New RMI analysis has definitively calculated gas’s global life-cycle emissions (from extraction all the way to end use) and compared those to coal’s global life-cycle emissions. This analysis gives users the tools to meaningfully compare coal-gas emissions based on quantitative data rather than qualitative assumptions. The article published in the scientific journal Environmental Research Letters concludes that leaky gas is as damaging to the climate as coal. We confirm past studies that compare gas to coal combustion and find that two percent methane release puts gas’s climate risk on par with coal. However, when considering the net emissions from all natural gas and coal greenhouse gases (including CO2, methane, and sulfur dioxide), the climate risk for natural gas and coal can be on par at just 0.2 percent methane leakage.
Gas leakage has been documented widely by the media over the past couple of years. Ongoing aerial surveys and a growing constellation of satellites are finding that methane leaks are far more frequent and intense than previously assumed. Massive methane plumes make it clear that production equipment alone can persistently leak beyond that 0.2 percent threshold. And the 0.2 percent leakage rate considered by industry and EPA is not low enough. Tighter methane detection and reporting will be imperative to protect the climate.
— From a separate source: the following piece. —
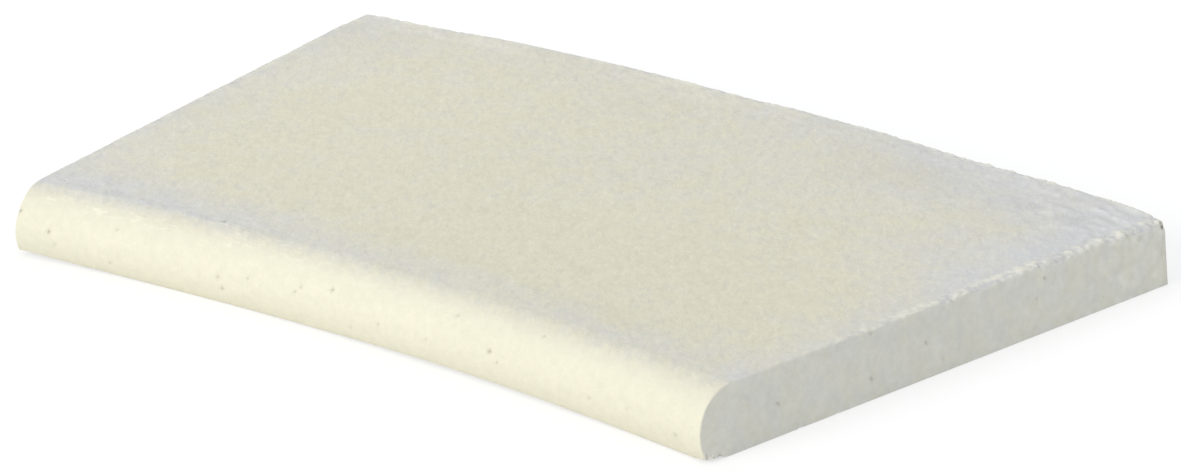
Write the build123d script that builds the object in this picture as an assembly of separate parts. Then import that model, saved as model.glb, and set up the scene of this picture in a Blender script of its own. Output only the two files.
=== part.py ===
from build123d import *
import os
from math import atan, cos, exp, pi, radians, sin, sqrt, tan

# Driving dimensions, in millimetres and degrees.
POOL_RADIUS = 1500.0  # pool centre to the front of the nose
WIDTH = 310.0  # front of the nose to the back edge of the underside
THICKNESS = 33.0  # underside to the crown of the nose
SECTOR = 15.6  # angle between the two ends, at the underside
NOSE_RADIUS = 20.0  # one arc from the top, round the front, to the underside
DRAFT = 3.5  # lean of the ends and of the back, inwards to the top

# The dressed top, level where it leaves the nose, then falling and waving more towards the back.
TOP_FALL = 0.7  # mean fall from the nose to the back
WAVE_HEIGHT = 0.8  # crest above mean height at the back
WAVE_LENGTH = 165.0  # crest to crest, along the back
WAVE_SHIFT = 60.0  # nearest crest to the middle of the stone, towards the right end
LEFT_CORNER_FALL = 1.2  # further fall to the worn corner at the back on the left
RIGHT_CORNER_FALL = 1.5  # the same on the right
CORNER_REACH = 40.0  # how far from a corner that fall is felt

# The worn arris round the ends and the back of the top.
ARRIS_WIDTH = 3.2  # width of the worn band on the top
ARRIS_DEPTH = 2.4  # depth of the band on the face below it
ARRIS_BULGE = 0.3  # rounding of the band between its two edges
ARRIS_LIFT = 1.8  # how far the wear stands clear of the corner beside the nose

POOL_AXIS = Axis.Z
UP = Vector(0, 0, 1)
LEAN = tan(radians(DRAFT))
OVERRUN = 12.0  # how far a shape that is trimmed later runs past the trim
SPARE_ANGLE = 1.0  # the same past each end, in degrees
DEPTH_STEPS = 14  # spans of the dressed top from the nose to the back
LENGTH_STEPS = 24  # spans of the dressed top from end to end


def smooth_step(share):
    """A level-ended curve from 0 at 0 to 1 at 1."""
    share = min(max(share, 0.0), 1.0)
    return share * share * (3 - 2 * share)


def top_height(setback, angle):
    """Height of the dressed top, by distance behind the nose's front and angle off the middle."""
    towards_back = smooth_step((setback - NOSE_RADIUS) / (WIDTH - NOSE_RADIUS))
    along_back = (POOL_RADIUS + WIDTH) * radians(angle)
    wave = WAVE_HEIGHT * cos(2 * pi * (along_back - WAVE_SHIFT) / WAVE_LENGTH)
    to_back = max(WIDTH - setback, 0)
    to_end = max((POOL_RADIUS + setback) * radians(SECTOR / 2 - abs(angle)), 0)
    corner_fall = RIGHT_CORNER_FALL if angle > 0 else LEFT_CORNER_FALL
    corner_share = exp(-(to_end**2 + to_back**2) / CORNER_REACH**2)
    return THICKNESS + towards_back * (wave - TOP_FALL) - corner_share * corner_fall


def radial_plane(angle):
    """The upright plane on the pool's axis, with X as the distance from that axis and Y up."""
    turn = radians(angle)
    return Plane((0, 0, 0), x_dir=(sin(turn), cos(turn), 0), z_dir=(cos(turn), -sin(turn), 0))


def radial_point(angle, distance, height):
    return radial_plane(angle).from_local_coords(Vector(distance, height))


def angles_along():
    """Radial planes at even steps, from past one end to past the other."""
    reach = SECTOR / 2 + SPARE_ANGLE
    return [reach * (2 * step / LENGTH_STEPS - 1) for step in range(LENGTH_STEPS + 1)]


def setback_at(share):
    """From the nose's crown at 0 to past the back at 1."""
    return NOSE_RADIUS + share * (WIDTH + OVERRUN - NOSE_RADIUS)


def dressed_section(angle):
    """The nose's arc and the dressed top on one radial plane, closed below the underside."""
    nose_centre = (POOL_RADIUS + NOSE_RADIUS, THICKNESS - NOSE_RADIUS)
    low = -0.5 * (NOSE_RADIUS - nose_centre[1])
    low_reach = sqrt(NOSE_RADIUS**2 - (nose_centre[1] - low) ** 2)
    nose_low = radial_point(angle, nose_centre[0] - low_reach, low)
    nose_front = radial_point(angle, POOL_RADIUS, nose_centre[1])
    back_low = radial_point(angle, POOL_RADIUS + WIDTH + OVERRUN, low)
    shares = [step / DEPTH_STEPS for step in range(DEPTH_STEPS + 1)]
    top_points = []
    for setback in map(setback_at, shares):
        top_points.append(radial_point(angle, POOL_RADIUS + setback, top_height(setback, angle)))
    level = radial_plane(angle).x_dir
    nose = Edge.make_three_point_arc(nose_low, nose_front, top_points[0])
    top = Edge.make_spline(top_points, tangents=[level, level], parameters=shares)
    back = Edge.make_line(top_points[-1], back_low)
    foot = Edge.make_line(back_low, nose_low)
    return Wire([nose, top, back, foot])


def trimming_block():
    """The true underside, back and ends, with material to spare in front and above."""
    top = THICKNESS + OVERRUN
    front = POOL_RADIUS - OVERRUN
    back = POOL_RADIUS + WIDTH
    with BuildSketch(Plane.XZ) as profile:
        with BuildLine():
            Polyline((front, 0), (back, 0), (back - top * LEAN, top), (front, top), close=True)
        make_face()
    block = revolve(profile.sketch, axis=POOL_AXIS, revolution_arc=SECTOR + 2 * SPARE_ANGLE)
    block = Rot(0, 0, 90 - SECTOR / 2 - SPARE_ANGLE) * block
    for side in (-1, 1):
        end_face = Plane((0, 0, 0), z_dir=side * radial_plane(side * SECTOR / 2).z_dir + UP * LEAN)
        block = split(block, bisect_by=end_face, keep=Keep.BOTTOM)
    return block


def arris_section(foot, outward, height, lift):
    """What wear takes from one corner of face and top: all that lies outside one arc."""
    corner = foot + UP * height - outward * height * LEAN + (outward + UP) * lift
    on_top = corner - outward * ARRIS_WIDTH
    on_face = corner - (UP - outward * LEAN) * ARRIS_DEPTH
    chord = on_face - on_top
    along = chord.normalized()
    bulge_way = UP * along.dot(outward) - outward * along.dot(UP)
    half_arc = 2 * atan(2 * ARRIS_BULGE / chord.length)
    radius = chord.length / (2 * sin(half_arc))
    longer_arc = 1.8 * half_arc
    middle = (on_top + on_face) * 0.5
    sunk_middle = middle - bulge_way * radius * (cos(half_arc) - cos(longer_arc))
    above = sunk_middle - along * radius * sin(longer_arc)
    below = sunk_middle + along * radius * sin(longer_arc)
    clear = 2 * ARRIS_WIDTH
    outline = [above, above + UP * clear, below + (UP + outward) * clear, below + outward * clear, below]
    sides = [Edge.make_line(start, end) for start, end in zip(outline, outline[1:])]
    return Wire(sides + [Edge.make_three_point_arc(below, middle + bulge_way * ARRIS_BULGE, above)])


def end_wear(side):
    """Wear along one end, from none at the nose to the full band at the back."""
    angle = side * SECTOR / 2
    outward = radial_plane(angle).z_dir * side
    sections = []
    for step in range(DEPTH_STEPS + 1):
        share = step / DEPTH_STEPS
        setback = setback_at(share)
        foot = radial_point(angle, POOL_RADIUS + setback, 0)
        sections.append(arris_section(foot, outward, top_height(setback, angle), ARRIS_LIFT * (1 - share)))
    return Solid.make_loft(sections)


def back_wear():
    """Wear along the back edge, following the waves of the top."""
    sections = []
    for angle in angles_along():
        foot = radial_point(angle, POOL_RADIUS + WIDTH, 0)
        sections.append(arris_section(foot, radial_plane(angle).x_dir, top_height(WIDTH, angle), 0))
    return Solid.make_loft(sections)


def coping_stone():
    """The trimmed stone with its worn edges, centred over its underside's box."""
    dressed_body = Solid.make_loft([dressed_section(angle) for angle in angles_along()])
    stone = trimming_block() & dressed_body
    stone -= [end_wear(-1), end_wear(1), back_wear()]
    return Pos(0, -stone.bounding_box().center().Y, 0) * stone


os.makedirs("parts", exist_ok=True)
export_step(coping_stone(), "parts/coping_stone.step")
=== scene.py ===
"""Looks of the curved pool coping stone: the dressed top, worn arrises, smooth nose and pale cast stone."""

import math

import bpy
import numpy as np
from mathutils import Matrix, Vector


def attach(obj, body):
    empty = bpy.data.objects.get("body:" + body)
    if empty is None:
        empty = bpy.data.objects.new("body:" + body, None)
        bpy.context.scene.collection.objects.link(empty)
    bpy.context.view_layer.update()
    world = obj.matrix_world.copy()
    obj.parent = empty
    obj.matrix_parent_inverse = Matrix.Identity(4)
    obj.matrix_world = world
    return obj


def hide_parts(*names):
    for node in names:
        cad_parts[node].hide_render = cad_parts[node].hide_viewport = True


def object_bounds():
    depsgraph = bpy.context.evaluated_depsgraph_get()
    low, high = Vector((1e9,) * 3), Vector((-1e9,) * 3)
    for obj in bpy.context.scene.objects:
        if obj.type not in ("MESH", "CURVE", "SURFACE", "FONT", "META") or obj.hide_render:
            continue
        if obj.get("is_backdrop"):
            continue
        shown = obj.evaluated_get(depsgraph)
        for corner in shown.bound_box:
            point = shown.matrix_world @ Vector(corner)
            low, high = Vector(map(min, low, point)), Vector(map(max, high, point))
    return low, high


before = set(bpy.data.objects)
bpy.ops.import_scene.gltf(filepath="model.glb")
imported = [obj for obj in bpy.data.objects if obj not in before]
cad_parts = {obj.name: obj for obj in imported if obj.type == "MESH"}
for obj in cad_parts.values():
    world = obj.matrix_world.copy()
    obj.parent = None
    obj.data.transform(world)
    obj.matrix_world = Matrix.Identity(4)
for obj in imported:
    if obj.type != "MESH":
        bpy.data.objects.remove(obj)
cad_low, cad_high = (list(corner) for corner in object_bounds())

# Real sizes of the stone in millimetres, the same as in the part's source.
MM = 0.001
POOL_RADIUS = 1500.0
WIDTH = 310.0
THICKNESS = 33.0
HALF_SECTOR = math.radians(15.6) / 2
NOSE_RADIUS = 20.0
LEAN = math.tan(math.radians(3.5))
TOP_FALL, WAVE_HEIGHT, WAVE_LENGTH, WAVE_SHIFT = 0.7, 0.8, 165.0, 60.0
LEFT_CORNER_FALL, RIGHT_CORNER_FALL, CORNER_REACH = 1.2, 1.5, 40.0
NOSE_CENTRE_HEIGHT = THICKNESS - NOSE_RADIUS
NOSE_FOOT_SETBACK = 4.8
BACK_RADIUS = POOL_RADIUS + WIDTH
POOL_CENTRE_Y = -1648.0609

# How far the worn edges lie under the nominal top, in millimetres, at places along each edge.
# The back edge runs from the left end to the right end, and the ends run from the nose to the back.
BACK_EDGE_WEAR = (
    (-248, 1.9), (-240, 1.9), (-231, 1.1), (-219, 1.8), (-206, 1.6), (-193, 1.2), (-180, 0.9), (-162, 0.1),
    (-120, -0.1), (-98, -0.1), (-85, -0.1), (-66, 0.2), (-45, 0.7), (-29, 0.6), (-18, 1.1), (-7, 0.9),
    (4, 0.8), (25, 0.1), (36, 0.7), (42, 0.45), (55, 0.6), (76, 0.5), (84, 1.0), (95, 1.1), (110, 1.6),
    (120, 1.6), (140, 1.55), (158, 0.9), (172, 0.4), (187, 0.5), (197, 0.4), (208, 0.0), (218, 0.0),
    (226, 0.4), (231, 0.6), (238, 0.6), (243, 1.2), (248, 2.2))
LEFT_EDGE_WEAR = (
    (0, 0.0), (25, -0.1), (36, 0.1), (51, 0.2), (64, 0.2), (75, 0.1), (86, -0.1), (116, -0.1), (125, -0.1),
    (133, -0.1), (170, -0.1), (180, 0.2), (203, 0.0), (215, 0.0), (229, 0.5), (242, 0.2), (280, 0.0),
    (290, 0.9), (300, 1.1), (310, 1.5))
RIGHT_EDGE_WEAR = (
    (0, 0.0), (110, 0.0), (140, 0.2), (180, 0.3), (205, 0.6), (228, 0.4), (246, 0.9), (262, 0.7), (276, 1.2),
    (290, 1.0), (302, 1.3), (310, 1.6))
EDGE_REACH = 13.0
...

Where methane shows up in the gas supply chain
Emissions of methane from the gas supply chain fall into two main categories: unintentional and intentional releases.
Unintentional releases of methane into the atmosphere come from the malfunctioning of gas field equipment like well pads, valves, and compressor stations. Catastrophic failures, like well blowouts can pump hundreds of tons of methane into the atmosphere for weeks or months. The same goes for gas pipelines. The September 2022 Nord Stream pipeline explosion released over a half million tons of the climate pollutant over the course of a week, making front page news. But many methane releases go unnoticed unless a methane-detecting satellite or sensor happens to make them visible.
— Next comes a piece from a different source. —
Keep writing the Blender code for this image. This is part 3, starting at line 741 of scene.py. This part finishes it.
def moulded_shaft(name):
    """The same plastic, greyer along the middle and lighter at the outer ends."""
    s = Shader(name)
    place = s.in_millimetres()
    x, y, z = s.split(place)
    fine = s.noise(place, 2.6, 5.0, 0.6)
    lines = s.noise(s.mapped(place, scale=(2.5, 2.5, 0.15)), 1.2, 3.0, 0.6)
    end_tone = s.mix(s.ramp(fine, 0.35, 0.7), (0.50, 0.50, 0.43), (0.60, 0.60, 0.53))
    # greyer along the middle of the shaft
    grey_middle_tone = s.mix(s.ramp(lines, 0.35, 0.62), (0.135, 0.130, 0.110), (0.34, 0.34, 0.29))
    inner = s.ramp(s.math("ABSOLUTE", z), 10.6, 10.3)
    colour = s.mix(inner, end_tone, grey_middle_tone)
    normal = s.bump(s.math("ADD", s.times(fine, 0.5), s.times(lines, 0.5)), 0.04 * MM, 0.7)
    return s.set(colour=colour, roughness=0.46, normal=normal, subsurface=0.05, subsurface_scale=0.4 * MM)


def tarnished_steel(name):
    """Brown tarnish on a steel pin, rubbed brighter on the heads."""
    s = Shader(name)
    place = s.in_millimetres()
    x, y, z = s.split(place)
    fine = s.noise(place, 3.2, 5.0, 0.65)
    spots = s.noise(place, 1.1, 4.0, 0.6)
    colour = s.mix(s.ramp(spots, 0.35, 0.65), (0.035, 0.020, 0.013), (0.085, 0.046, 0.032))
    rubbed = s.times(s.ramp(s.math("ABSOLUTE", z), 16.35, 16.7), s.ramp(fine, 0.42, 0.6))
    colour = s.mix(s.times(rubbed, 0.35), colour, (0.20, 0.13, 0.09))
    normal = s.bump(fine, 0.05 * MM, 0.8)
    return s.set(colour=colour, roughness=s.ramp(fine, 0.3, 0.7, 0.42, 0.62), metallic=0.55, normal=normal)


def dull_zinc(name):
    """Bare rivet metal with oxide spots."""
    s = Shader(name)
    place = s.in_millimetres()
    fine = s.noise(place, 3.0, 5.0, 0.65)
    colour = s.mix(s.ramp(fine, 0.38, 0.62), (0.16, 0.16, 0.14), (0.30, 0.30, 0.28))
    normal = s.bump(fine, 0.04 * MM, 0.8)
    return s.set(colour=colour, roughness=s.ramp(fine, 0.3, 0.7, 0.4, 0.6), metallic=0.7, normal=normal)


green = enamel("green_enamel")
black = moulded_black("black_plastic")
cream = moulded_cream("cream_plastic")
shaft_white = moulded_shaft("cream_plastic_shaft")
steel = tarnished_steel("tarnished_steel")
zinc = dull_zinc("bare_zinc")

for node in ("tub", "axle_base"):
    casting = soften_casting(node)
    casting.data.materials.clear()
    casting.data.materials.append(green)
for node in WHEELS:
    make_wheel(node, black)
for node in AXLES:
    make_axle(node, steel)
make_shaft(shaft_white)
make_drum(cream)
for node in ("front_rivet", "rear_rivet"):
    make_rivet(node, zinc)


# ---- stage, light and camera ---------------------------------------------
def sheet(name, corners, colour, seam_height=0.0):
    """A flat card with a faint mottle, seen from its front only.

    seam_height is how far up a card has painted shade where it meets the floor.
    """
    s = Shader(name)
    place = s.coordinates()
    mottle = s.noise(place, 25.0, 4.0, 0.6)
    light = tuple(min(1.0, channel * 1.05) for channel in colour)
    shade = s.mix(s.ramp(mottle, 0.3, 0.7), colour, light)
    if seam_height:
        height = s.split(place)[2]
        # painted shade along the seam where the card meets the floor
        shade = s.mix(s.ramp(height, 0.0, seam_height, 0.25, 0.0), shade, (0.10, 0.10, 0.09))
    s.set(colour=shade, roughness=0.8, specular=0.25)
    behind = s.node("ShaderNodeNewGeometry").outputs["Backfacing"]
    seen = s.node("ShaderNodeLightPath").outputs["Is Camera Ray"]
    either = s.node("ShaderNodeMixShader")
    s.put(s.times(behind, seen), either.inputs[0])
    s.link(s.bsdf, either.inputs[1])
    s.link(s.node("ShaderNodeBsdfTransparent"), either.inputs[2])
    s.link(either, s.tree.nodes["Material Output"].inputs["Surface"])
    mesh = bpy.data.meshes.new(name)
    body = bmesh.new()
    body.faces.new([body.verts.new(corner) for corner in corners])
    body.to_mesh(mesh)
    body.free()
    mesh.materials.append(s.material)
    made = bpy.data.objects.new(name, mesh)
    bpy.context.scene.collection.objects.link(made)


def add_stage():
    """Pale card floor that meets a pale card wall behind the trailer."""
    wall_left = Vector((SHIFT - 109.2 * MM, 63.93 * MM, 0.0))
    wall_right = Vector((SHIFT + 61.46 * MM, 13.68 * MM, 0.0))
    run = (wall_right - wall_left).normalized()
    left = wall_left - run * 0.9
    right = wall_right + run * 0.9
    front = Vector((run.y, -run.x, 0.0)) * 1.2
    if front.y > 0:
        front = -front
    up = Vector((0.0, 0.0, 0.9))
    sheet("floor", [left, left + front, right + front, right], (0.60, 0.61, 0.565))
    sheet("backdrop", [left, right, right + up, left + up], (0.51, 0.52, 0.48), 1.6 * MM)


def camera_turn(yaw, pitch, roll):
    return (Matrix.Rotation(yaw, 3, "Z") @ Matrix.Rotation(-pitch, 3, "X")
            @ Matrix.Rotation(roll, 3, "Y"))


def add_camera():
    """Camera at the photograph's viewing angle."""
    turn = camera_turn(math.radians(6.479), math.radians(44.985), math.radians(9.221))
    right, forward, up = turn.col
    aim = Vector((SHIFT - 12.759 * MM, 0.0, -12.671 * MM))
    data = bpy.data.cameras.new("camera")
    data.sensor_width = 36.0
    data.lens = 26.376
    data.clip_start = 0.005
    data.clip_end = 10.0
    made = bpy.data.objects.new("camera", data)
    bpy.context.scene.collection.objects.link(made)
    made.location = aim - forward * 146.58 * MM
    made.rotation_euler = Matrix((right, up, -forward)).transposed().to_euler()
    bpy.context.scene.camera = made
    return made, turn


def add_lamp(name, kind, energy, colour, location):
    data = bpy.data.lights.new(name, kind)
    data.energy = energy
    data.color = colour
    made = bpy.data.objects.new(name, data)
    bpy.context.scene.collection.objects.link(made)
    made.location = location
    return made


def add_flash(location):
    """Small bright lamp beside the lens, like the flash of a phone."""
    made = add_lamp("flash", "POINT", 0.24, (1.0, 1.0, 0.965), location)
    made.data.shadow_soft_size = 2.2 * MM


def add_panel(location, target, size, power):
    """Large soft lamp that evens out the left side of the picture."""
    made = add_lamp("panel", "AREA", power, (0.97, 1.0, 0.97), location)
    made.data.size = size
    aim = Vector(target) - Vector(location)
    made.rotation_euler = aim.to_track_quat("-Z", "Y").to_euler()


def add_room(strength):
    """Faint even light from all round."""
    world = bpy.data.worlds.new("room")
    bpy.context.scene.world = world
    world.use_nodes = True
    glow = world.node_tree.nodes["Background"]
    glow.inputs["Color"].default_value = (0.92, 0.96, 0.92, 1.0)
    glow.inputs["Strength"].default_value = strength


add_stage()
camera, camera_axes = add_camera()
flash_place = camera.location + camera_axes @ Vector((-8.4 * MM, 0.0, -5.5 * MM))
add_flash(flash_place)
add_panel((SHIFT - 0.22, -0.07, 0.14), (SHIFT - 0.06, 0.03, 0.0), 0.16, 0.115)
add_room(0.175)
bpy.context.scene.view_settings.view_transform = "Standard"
Intentional releases are predominantly linked to venting and flaring. Flaring is the term used for burning off unwanted gas in the oil and gas system. Incomplete combustion of that gas leads to its release into the atmosphere as methane. Recent studies have shown that unlit or inefficient flares are releasing five times more methane than previously thought.
Stopping methane at the source: it’s cheap and easy
The latest data update from RMI’s Oil Climate Index plus Gas webtool (OCI+) assessing a majority of global gas and oil assets from 2015 to 2022 reveals that methane drives one-half of oil and gas industry GHG emissions. Fortunately, strategic interventions to cut methane emissions in the natural gas supply chain are relatively simple and cost-effective compared to the complexity and expense of decarbonizing the global economy. Prohibiting venting and routine flaring and incorporating routine equipment fixes and upgrades into maintenance plans can significantly cut methane emissions from production sites.
Emissions transparency throughout oil and natural gas supply chains can help policymakers and industry leaders act on specific interventions and emissions reduction solutions to stop methane leakage and wasted gas. Industry action could also boost profits by earning premium pricing for low-emissions natural gas and avoiding regulatory fines like the Inflation Reduction Act’s Methane Fee.
Natural gas produced and delivered for consumer end use with zero leakage has 30 percent fewer greenhouse gas emissions than coal. As long as this fossil fuel remains in the global energy mix, it is essential that industry leadership combined with strong policy, financial incentives, and technology innovation are urgently applied to cut methane across the natural gas supply chain. In this decisive decade, where a 50 percent cut in greenhouse gas emissions is needed across the global economy to remain on track for a safer climate future, methane cuts are an immediately actionable step to prevent waste and avoid catastrophe.